### Task details
Both the line containing "const middle = box.getCenter(new" and the line containing "from typing import NamedTuple" are to be reproduced exactly, along with every line between them, and nothing more.

### Stored rows
>>>>

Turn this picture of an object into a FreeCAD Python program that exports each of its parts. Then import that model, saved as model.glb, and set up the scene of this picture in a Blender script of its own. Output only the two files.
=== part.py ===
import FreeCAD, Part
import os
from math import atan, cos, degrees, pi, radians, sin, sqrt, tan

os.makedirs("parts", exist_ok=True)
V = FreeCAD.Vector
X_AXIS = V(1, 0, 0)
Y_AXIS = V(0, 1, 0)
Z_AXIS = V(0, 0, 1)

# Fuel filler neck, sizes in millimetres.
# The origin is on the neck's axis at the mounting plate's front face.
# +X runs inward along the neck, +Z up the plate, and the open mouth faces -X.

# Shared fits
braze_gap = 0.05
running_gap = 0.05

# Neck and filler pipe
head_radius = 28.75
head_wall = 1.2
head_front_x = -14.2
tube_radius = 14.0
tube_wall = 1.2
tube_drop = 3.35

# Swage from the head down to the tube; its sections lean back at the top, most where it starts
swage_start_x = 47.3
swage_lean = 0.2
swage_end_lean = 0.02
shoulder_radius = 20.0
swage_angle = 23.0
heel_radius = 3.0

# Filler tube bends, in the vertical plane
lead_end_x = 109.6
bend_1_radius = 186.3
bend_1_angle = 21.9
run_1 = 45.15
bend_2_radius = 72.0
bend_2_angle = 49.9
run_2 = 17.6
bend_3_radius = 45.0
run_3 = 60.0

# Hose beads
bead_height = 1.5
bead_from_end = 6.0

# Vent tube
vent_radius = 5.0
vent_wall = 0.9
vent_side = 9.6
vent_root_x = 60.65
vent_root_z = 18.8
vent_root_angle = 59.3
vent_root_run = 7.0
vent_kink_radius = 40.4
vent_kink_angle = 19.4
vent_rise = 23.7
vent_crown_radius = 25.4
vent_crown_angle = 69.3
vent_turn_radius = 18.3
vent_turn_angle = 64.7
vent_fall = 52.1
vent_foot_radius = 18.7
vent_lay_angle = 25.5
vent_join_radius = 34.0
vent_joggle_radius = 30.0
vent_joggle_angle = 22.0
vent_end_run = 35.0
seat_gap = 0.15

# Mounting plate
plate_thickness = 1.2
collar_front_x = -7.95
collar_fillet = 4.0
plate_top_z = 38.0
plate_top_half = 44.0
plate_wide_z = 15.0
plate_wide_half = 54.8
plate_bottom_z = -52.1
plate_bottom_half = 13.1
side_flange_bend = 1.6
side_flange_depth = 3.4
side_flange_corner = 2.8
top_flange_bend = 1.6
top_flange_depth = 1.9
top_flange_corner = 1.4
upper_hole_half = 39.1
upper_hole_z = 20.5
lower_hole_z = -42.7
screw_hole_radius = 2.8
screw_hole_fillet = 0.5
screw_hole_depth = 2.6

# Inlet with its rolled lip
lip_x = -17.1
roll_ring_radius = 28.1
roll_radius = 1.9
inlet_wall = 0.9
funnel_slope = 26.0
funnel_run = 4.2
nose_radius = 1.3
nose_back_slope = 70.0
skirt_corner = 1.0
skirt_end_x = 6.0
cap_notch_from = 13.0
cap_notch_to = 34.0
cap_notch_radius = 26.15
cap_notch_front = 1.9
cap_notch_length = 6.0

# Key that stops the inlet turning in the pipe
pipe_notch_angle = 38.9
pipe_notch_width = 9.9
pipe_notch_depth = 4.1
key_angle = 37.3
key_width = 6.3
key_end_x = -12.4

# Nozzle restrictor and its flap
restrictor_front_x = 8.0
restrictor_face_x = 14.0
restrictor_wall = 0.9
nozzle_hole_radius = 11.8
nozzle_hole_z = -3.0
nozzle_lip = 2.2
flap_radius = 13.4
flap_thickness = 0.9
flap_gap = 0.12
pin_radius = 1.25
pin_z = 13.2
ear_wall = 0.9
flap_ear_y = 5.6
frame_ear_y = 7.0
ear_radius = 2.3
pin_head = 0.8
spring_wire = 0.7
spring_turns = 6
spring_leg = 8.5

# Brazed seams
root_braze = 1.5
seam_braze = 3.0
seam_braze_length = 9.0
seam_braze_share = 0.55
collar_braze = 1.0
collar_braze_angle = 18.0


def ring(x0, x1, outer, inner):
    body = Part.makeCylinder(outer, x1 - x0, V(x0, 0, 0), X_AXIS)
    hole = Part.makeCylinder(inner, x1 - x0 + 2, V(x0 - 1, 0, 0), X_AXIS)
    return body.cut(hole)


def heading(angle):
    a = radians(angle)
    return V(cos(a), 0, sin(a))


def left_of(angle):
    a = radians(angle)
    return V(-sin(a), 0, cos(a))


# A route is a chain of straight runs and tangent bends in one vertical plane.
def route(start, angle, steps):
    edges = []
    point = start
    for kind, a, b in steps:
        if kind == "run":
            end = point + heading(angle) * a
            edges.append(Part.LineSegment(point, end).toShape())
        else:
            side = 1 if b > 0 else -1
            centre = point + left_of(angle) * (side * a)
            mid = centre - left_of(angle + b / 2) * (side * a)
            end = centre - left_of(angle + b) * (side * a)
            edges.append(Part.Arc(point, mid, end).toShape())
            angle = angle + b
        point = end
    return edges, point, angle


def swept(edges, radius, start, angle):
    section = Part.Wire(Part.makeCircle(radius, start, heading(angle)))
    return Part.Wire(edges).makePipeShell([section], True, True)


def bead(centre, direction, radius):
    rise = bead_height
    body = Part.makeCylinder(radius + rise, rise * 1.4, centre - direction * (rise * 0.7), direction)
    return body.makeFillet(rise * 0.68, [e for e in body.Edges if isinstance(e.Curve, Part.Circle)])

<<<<
>>>>

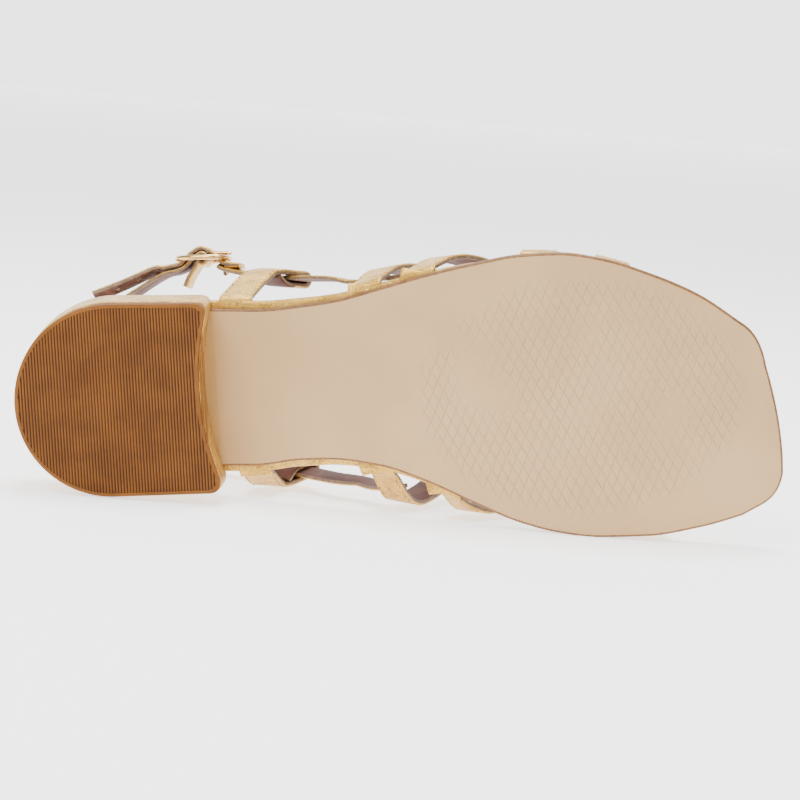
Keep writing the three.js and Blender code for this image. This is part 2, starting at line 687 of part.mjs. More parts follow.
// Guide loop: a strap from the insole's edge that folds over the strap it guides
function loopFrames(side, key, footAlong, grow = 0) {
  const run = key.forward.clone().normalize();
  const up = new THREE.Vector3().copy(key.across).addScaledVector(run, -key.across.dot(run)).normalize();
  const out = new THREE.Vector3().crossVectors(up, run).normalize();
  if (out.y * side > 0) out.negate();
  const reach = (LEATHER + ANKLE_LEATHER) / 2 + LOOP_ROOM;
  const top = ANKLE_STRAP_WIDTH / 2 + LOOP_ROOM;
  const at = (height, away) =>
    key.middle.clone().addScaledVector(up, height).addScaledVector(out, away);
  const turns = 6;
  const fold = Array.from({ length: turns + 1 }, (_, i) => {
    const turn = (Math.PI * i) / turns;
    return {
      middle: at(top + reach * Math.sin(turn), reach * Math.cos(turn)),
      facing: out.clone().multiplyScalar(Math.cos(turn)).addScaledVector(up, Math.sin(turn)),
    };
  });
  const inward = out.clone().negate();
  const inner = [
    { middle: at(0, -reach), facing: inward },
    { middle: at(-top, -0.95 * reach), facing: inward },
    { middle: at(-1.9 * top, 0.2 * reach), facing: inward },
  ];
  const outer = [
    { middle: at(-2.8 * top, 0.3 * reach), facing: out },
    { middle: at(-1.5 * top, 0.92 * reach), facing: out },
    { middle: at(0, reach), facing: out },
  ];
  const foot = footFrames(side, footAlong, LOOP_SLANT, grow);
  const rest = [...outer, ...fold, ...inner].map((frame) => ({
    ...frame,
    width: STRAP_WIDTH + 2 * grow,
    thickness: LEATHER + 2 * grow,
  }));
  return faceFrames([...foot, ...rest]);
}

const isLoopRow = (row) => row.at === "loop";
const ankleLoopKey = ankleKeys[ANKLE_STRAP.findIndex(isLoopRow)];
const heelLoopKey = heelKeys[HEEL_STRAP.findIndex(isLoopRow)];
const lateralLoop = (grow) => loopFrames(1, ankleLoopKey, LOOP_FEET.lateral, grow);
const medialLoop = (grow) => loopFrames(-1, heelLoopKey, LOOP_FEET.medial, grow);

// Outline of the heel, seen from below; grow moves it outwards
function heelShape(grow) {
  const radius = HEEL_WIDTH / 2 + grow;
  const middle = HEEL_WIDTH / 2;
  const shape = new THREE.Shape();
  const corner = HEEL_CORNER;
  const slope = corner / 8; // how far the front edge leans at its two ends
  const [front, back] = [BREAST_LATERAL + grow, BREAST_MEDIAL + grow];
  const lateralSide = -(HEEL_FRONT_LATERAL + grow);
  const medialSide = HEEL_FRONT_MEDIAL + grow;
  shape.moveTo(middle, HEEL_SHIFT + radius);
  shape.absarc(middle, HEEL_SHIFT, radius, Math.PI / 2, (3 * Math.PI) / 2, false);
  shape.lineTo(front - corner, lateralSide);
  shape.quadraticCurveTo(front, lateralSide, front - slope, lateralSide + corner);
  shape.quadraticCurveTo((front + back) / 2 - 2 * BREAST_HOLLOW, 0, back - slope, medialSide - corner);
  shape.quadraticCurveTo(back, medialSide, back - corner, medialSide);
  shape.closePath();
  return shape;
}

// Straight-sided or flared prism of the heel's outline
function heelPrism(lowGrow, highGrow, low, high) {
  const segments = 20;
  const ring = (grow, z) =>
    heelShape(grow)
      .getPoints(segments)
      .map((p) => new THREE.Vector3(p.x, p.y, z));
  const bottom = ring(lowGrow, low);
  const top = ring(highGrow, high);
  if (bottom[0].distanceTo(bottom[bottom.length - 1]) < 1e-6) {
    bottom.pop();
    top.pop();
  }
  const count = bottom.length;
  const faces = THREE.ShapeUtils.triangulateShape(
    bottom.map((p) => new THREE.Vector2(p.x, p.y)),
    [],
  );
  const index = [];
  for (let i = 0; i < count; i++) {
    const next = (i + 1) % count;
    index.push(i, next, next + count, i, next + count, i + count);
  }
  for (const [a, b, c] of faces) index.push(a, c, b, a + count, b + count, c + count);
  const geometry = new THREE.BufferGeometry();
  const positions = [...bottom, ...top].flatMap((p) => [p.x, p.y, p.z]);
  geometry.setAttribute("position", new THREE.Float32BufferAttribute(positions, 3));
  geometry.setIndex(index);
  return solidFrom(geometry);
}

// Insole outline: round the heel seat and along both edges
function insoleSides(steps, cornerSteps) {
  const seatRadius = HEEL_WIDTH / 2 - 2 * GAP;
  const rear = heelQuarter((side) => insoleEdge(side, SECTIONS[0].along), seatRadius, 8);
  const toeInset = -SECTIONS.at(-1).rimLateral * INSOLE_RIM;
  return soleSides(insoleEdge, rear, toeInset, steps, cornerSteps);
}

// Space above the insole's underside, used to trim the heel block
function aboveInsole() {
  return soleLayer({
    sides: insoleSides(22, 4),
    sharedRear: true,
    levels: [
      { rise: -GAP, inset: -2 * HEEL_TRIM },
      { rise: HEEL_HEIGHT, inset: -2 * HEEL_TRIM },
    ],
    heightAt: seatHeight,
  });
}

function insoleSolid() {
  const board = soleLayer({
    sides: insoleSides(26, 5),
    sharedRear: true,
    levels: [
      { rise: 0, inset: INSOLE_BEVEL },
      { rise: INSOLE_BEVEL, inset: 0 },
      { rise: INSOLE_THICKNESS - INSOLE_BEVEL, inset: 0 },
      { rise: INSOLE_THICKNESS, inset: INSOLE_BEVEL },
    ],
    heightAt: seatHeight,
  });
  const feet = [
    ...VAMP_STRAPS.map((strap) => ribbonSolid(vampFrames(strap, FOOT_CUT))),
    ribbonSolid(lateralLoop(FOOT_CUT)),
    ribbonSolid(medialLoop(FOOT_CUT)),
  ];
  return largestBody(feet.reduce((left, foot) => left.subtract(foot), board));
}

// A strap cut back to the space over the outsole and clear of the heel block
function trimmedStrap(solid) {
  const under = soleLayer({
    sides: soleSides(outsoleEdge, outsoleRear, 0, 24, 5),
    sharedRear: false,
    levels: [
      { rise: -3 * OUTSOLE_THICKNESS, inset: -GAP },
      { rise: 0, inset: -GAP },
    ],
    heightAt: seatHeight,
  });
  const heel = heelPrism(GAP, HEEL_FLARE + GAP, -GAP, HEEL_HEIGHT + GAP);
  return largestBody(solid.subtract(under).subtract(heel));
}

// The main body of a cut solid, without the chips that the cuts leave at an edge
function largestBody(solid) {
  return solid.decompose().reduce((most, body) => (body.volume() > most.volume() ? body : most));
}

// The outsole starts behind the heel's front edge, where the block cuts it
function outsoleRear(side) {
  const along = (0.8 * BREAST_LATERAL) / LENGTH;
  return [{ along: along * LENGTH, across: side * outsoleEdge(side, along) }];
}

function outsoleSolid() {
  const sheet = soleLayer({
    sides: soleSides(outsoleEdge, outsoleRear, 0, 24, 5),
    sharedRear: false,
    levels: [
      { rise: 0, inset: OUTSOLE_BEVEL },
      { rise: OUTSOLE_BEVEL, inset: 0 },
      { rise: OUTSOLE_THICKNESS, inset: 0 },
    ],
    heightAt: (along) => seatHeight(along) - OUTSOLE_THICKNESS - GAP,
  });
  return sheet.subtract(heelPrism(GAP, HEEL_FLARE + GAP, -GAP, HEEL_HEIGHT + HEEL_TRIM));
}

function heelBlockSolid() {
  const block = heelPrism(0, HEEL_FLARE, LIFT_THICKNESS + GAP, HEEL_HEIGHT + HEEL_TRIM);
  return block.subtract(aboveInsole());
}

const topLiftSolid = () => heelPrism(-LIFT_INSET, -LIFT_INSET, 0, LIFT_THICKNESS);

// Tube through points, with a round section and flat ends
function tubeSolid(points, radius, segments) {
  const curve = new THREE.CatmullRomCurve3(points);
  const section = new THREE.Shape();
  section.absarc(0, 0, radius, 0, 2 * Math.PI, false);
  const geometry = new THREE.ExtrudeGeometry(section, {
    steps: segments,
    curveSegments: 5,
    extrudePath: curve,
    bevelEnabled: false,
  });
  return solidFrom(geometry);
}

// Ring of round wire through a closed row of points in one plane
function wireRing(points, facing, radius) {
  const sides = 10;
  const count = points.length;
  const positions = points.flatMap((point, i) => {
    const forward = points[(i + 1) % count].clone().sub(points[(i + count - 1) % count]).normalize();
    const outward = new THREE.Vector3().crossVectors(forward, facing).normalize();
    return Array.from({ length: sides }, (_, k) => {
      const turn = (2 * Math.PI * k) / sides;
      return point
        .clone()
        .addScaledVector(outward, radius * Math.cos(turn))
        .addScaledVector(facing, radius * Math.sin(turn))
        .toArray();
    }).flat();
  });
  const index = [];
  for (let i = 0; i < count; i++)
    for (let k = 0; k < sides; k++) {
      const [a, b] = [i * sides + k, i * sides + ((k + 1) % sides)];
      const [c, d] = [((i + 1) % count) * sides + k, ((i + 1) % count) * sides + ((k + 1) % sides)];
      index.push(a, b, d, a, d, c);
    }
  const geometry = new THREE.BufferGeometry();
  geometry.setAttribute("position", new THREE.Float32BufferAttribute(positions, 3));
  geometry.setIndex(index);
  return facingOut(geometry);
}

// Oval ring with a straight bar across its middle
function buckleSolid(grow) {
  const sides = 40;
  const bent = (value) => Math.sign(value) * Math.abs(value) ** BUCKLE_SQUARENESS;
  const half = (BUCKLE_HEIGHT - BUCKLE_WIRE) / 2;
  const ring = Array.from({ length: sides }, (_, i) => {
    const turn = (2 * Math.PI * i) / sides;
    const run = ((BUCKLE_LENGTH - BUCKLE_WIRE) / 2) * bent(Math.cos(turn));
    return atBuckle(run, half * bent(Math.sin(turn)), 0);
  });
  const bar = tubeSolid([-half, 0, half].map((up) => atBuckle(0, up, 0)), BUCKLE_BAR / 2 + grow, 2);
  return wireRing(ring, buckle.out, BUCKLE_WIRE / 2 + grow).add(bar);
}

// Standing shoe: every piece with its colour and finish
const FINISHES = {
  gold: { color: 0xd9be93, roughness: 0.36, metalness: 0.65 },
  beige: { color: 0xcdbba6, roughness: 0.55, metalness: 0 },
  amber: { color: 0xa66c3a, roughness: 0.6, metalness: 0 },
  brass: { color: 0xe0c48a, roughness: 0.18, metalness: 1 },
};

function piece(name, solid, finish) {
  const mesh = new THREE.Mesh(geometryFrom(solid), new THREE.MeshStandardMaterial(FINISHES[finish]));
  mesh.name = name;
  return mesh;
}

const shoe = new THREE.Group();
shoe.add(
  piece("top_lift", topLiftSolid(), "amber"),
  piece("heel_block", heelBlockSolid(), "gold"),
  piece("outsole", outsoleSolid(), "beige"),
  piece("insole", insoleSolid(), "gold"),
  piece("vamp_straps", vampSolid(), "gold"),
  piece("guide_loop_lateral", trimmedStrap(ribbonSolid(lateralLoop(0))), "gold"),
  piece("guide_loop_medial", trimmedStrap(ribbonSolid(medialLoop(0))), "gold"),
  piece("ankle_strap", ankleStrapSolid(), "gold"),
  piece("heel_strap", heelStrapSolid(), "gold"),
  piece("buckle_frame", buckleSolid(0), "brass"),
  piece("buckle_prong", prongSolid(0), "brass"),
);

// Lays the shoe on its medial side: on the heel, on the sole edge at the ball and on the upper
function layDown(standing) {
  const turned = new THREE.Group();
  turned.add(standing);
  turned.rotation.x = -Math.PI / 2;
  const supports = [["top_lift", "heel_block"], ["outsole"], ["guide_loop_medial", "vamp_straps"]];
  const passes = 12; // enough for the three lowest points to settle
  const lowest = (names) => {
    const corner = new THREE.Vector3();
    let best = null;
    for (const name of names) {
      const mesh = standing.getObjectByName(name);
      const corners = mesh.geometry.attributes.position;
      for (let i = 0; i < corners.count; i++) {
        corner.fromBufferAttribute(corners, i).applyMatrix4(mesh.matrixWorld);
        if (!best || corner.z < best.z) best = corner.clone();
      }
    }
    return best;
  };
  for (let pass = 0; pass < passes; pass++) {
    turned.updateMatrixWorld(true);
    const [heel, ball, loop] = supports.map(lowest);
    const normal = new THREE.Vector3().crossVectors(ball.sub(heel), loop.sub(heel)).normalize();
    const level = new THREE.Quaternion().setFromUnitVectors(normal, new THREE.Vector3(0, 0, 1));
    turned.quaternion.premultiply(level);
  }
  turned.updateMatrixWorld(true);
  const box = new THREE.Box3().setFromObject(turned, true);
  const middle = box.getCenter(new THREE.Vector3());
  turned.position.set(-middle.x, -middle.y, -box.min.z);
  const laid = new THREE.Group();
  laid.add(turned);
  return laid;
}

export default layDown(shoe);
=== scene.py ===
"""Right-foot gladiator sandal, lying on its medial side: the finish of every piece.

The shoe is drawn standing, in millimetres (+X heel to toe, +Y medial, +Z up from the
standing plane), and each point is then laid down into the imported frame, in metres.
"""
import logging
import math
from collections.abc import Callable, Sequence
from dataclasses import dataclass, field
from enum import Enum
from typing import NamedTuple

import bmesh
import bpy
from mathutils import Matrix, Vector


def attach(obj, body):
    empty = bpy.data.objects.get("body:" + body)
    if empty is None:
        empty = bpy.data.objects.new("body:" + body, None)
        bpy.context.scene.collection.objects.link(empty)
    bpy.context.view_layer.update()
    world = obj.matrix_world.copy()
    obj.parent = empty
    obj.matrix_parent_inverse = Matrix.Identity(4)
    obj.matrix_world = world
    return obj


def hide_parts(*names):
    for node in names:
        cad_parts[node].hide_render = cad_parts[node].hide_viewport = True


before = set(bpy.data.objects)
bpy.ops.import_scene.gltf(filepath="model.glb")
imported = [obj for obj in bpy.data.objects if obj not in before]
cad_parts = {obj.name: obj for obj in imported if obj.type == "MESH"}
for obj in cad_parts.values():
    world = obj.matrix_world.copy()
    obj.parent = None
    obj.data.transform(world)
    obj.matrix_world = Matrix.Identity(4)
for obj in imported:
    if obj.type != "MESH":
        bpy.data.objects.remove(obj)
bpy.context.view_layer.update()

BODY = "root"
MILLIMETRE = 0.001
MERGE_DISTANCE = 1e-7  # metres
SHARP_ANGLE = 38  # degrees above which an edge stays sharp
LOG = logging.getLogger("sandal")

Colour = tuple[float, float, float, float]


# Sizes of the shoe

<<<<

### Exercise response
  const middle = box.getCenter(new THREE.Vector3());
  turned.position.set(-middle.x, -middle.y, -box.min.z);
  const laid = new THREE.Group();
  laid.add(turned);
  return laid;
}

export default layDown(shoe);
=== scene.py ===
"""Right-foot gladiator sandal, lying on its medial side: the finish of every piece.

The shoe is drawn standing, in millimetres (+X heel to toe, +Y medial, +Z up from the
standing plane), and each point is then laid down into the imported frame, in metres.
"""
import logging
import math
from collections.abc import Callable, Sequence
from dataclasses import dataclass, field
from enum import Enum
from typing import NamedTuple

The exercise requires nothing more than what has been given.